The two other award winners were finalists in Student News Reporting in Any Media (Jordan Virtue, “Big Plans,” Harvard University) and Student Feature Reporting in Any Media (Ashley Mizuo, “The Words Behind the Picture Brides,” Loyola University Chicago).

In addition, of the 11 internships funded by SPJ Hawai‘i this year, five of the students were from UH Mānoa: Darryl Kaneyuki (Hawaii Business), Shannon Manamtam (KITV4), Harrison Patino (Hawaii Public Radio), Mika Morii Rawson (Alexander & Baldwin) and Jasmine Yi (Pacific Edge).
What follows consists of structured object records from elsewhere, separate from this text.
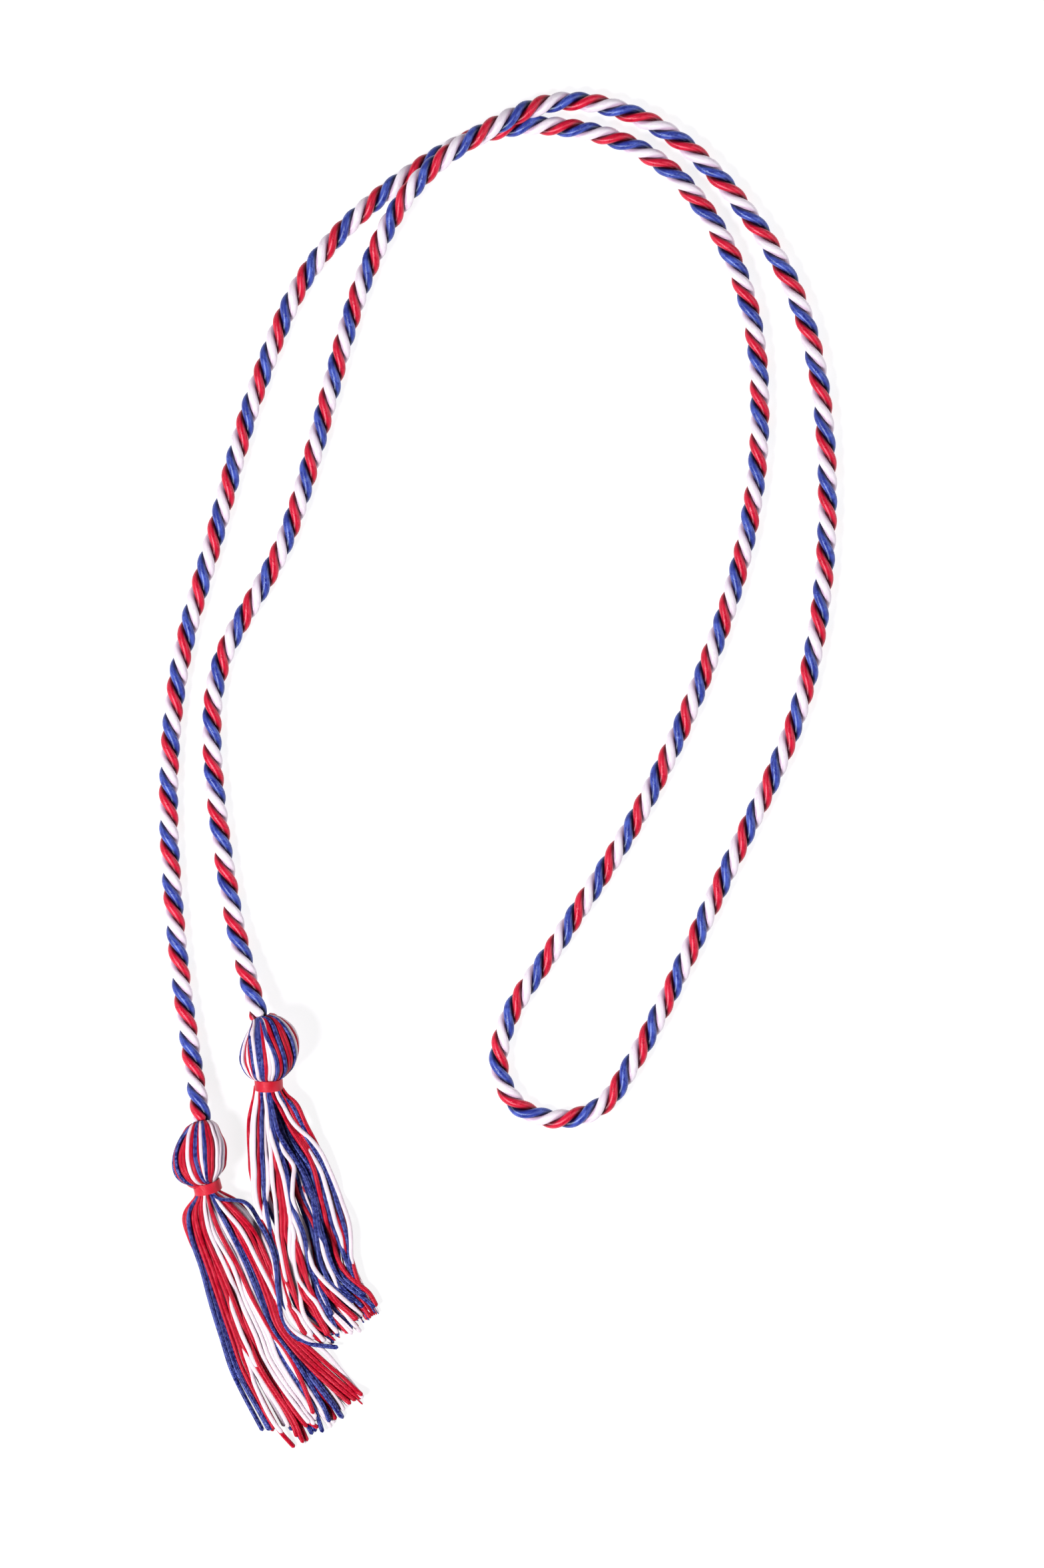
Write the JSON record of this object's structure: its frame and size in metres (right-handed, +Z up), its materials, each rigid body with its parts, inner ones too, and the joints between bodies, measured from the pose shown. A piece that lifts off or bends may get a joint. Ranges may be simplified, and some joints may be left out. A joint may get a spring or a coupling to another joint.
{
  "type": "honor cord",
  "caption": "Long twisted satin rope, doubled into a loose loop, with a round-headed thread tassel on each end, worn over the shoulders at graduation.",
  "frame": {"origin": "centre of the bounding box, on the surface the cord lies on", "axes": "+Z up from the surface, +Y along the loop away from the tassels, +X to the right as seen from above with the tassels nearest"},
  "size_m": [0.2194, 0.4385, 0.0198],
  "materials": {
    "rope": "twisted satin plies in red, white and blue",
    "tassel_left": "chain-stitched satin strands in red, white and blue",
    "tassel_right": "chain-stitched satin strands in red, white and blue",
    "band": "tightly wound satin thread"
  },
  "bodies": {
    "root": {"rope": "rope", "tassel_left": "tassel_left", "tassel_right": "tassel_right", "band_left": "band", "band_right": "band"}
  },
  "joints": []
}
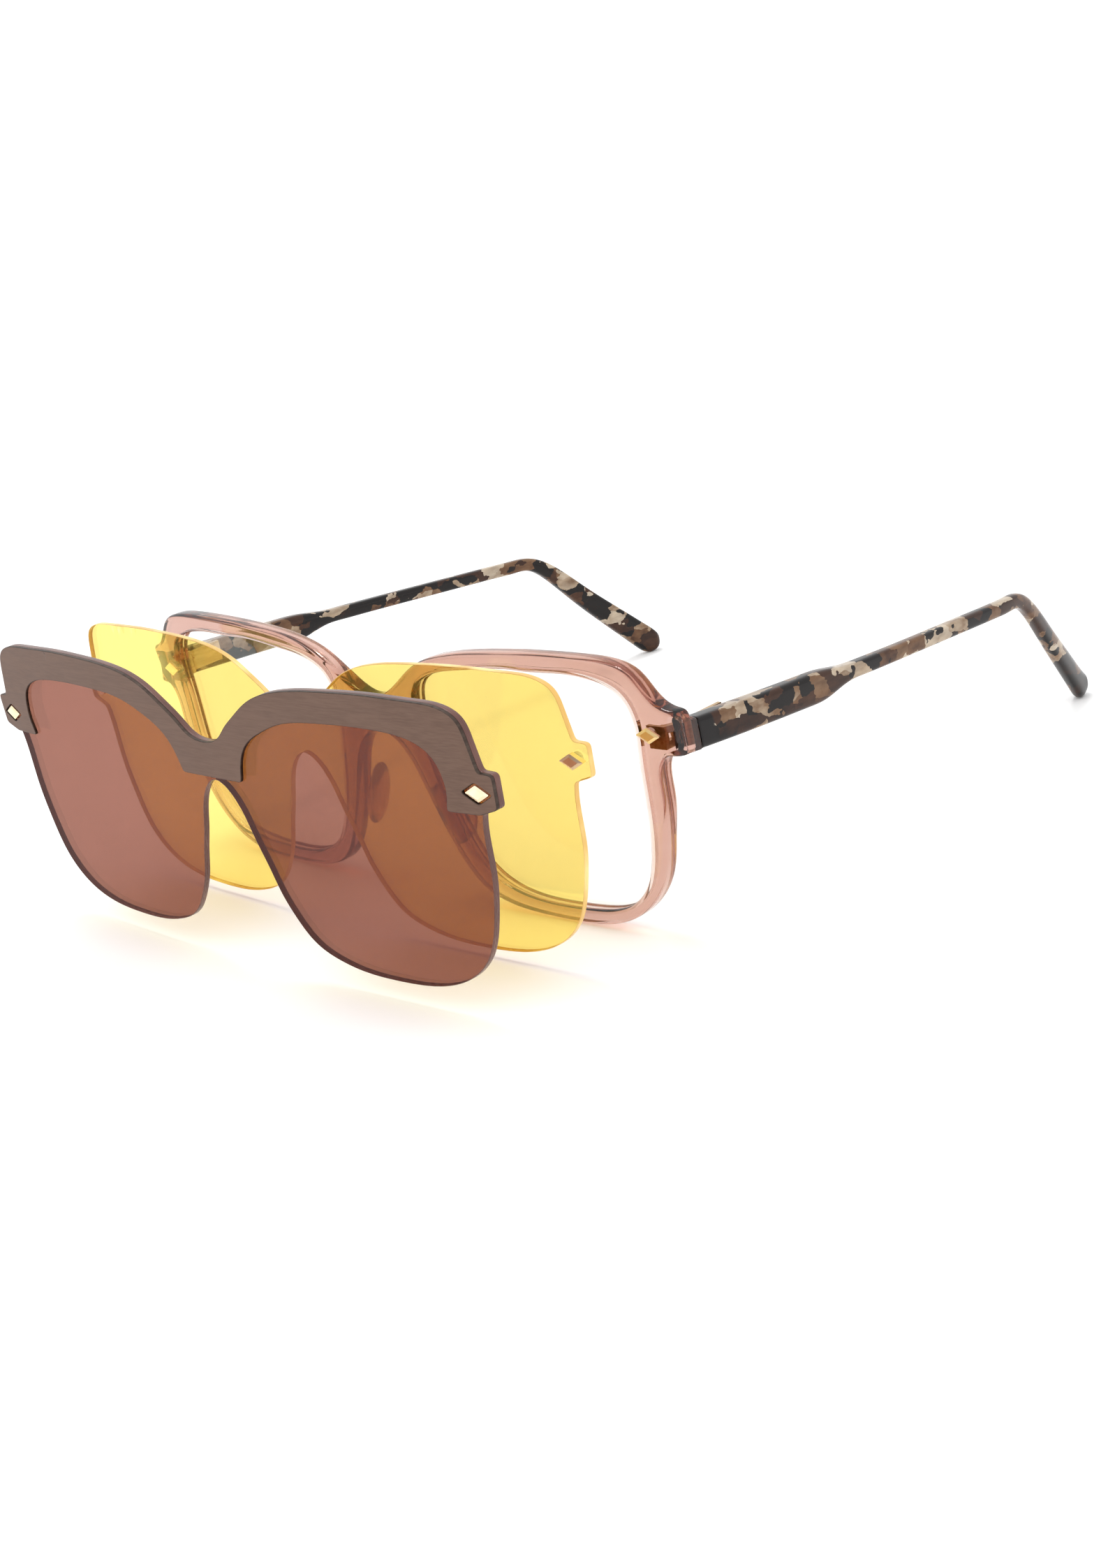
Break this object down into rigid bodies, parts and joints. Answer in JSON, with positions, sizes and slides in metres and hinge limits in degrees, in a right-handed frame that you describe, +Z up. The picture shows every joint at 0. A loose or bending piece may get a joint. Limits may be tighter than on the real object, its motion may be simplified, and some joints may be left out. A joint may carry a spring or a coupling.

A sixth intern was from Leeward Community College: Jasmine Bautista (Hawaii).

 

Full Photo Captions:

  1. Journalism Award Winners: Awards winners, SPJ 2018, from left to right, Professor Ann Auman, students Nicole Tam, Bianca Smallwood, Annabelle Le Jeune and Dillon Ancheta, and instructor Sherrie White
  2. SPJ Interns: UH Manoa SPJ interns 2018, from left to right, Darryl Kaneyuki (Hawaii Business magazine), Mika Morii Rawson (Alexander & Baldwin) and Shannon Manamtam (KITV4).

 

More About the School of Communications
The School of Communications (COM/JOUR) in the UH Mānoa College of Social Sciences improves the ways in which people talk to each other – in Hawai‘i and beyond – through all mediated channels, from voice-to-voice conversations to dynamic interactions via emerging technologies. The school strives for excellence in all areas of teaching, research and practice while embracing the contemporary challenges of complex and multicultural contexts involving communication and journalism.

More About Ho‘a O’ahu
Ho‘a O’ahu is an independent student news website, advised by Associate Professor Brett Oppegaard.

More About UHMtv
UHMtv is sponsored by the College of Social Sciences. The 30-minute video news magazine that airs at the culmination of each semester on broadcast television network station KFVE. It is written, hosted and produced by journalism students from the School of Communications as part of the capstone course for majors overseen by Professors Gerald Kato and Brett Oppegaard, and UHMtv instructors Bernadette Baraquio (Executive Producer) and Sherrie White (Media Lab Director).